STATED GOAL -
Copy each line of the entries that contains the word "Write".

3D code data -
====

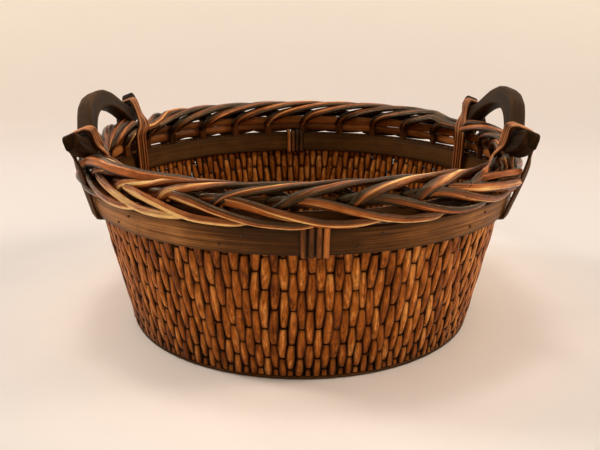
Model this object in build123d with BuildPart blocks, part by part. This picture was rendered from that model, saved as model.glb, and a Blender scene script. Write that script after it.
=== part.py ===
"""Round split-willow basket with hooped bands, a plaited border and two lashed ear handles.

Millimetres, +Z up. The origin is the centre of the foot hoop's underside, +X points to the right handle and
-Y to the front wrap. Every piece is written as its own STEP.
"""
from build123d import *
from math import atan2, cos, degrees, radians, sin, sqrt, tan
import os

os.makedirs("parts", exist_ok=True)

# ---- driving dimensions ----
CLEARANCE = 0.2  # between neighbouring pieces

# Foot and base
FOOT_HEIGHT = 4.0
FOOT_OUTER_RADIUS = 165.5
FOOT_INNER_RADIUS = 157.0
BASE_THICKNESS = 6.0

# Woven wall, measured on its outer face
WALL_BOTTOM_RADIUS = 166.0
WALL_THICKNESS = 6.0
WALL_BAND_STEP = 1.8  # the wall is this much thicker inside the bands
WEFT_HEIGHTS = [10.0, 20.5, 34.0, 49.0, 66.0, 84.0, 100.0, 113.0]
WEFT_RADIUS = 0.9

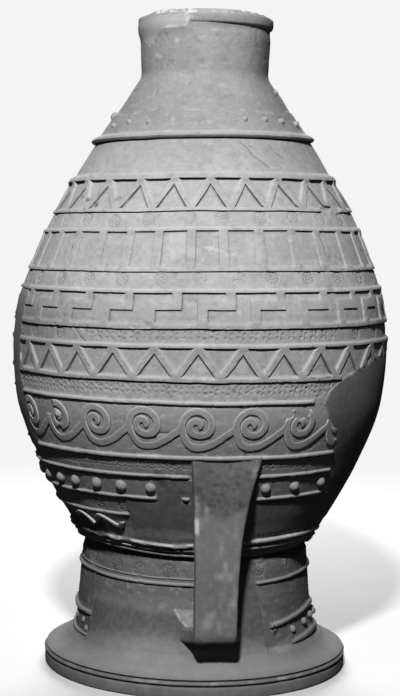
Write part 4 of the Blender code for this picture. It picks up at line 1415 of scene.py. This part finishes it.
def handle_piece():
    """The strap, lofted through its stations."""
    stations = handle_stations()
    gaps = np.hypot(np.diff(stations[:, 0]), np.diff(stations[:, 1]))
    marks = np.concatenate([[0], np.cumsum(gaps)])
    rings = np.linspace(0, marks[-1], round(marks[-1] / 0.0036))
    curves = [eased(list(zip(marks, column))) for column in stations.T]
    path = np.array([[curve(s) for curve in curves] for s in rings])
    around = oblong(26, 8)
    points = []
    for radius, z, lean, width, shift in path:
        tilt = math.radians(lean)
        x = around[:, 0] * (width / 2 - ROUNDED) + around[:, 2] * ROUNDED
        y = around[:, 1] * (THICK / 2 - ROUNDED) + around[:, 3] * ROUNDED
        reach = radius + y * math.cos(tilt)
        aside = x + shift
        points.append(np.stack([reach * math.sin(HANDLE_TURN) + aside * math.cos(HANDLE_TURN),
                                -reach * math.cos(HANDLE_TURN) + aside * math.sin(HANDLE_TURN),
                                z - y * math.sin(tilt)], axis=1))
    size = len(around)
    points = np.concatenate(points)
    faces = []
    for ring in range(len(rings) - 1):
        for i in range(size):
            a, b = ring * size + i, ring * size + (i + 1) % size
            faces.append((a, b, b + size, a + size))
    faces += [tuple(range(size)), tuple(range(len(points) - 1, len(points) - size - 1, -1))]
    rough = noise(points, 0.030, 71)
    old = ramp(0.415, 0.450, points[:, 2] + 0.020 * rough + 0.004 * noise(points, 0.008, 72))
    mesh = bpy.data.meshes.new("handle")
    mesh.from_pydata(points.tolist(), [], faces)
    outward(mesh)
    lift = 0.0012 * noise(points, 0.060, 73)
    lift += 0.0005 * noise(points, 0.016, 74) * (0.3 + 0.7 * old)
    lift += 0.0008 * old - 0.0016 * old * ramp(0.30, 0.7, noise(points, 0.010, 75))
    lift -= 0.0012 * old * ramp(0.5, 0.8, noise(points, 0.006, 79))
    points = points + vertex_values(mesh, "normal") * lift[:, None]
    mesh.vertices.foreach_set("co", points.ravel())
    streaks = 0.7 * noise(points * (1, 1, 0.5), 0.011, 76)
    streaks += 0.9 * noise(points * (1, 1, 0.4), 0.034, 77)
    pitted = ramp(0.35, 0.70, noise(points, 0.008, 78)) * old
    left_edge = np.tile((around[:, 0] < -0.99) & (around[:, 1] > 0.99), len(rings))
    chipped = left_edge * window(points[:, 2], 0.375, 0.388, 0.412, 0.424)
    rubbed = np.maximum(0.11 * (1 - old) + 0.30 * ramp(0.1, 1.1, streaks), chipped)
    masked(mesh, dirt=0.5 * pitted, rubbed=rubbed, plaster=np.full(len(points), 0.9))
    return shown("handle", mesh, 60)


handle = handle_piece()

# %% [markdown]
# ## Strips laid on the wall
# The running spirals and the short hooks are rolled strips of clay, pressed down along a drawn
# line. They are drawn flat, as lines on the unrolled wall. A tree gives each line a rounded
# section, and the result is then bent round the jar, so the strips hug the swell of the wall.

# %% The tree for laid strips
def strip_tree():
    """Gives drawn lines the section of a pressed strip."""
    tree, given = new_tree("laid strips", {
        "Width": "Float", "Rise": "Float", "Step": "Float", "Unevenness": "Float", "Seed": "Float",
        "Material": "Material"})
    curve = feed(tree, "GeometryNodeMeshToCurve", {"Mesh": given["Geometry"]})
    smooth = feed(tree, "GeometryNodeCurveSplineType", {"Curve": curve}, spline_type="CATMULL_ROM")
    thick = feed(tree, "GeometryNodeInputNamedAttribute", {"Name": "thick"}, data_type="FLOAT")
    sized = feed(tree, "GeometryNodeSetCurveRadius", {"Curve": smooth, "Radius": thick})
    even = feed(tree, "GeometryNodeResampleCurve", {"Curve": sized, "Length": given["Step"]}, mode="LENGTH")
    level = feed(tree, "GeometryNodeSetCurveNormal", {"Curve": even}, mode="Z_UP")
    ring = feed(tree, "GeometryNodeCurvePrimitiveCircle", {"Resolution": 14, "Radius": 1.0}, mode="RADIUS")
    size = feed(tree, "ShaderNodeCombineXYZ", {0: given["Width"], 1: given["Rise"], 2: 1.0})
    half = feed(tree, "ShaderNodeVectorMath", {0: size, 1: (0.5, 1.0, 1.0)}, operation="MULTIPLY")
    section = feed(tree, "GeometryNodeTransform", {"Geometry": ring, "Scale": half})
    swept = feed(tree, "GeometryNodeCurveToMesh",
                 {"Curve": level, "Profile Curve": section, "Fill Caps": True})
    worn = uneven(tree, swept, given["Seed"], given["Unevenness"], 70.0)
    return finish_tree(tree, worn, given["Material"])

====

SOLUTION -
Model this object in build123d with BuildPart blocks, part by part. This picture was rendered from that model, saved as model.glb, and a Blender scene script. Write that script after it.
Write part 4 of the Blender code for this picture. It picks up at line 1415 of scene.py. This part finishes it.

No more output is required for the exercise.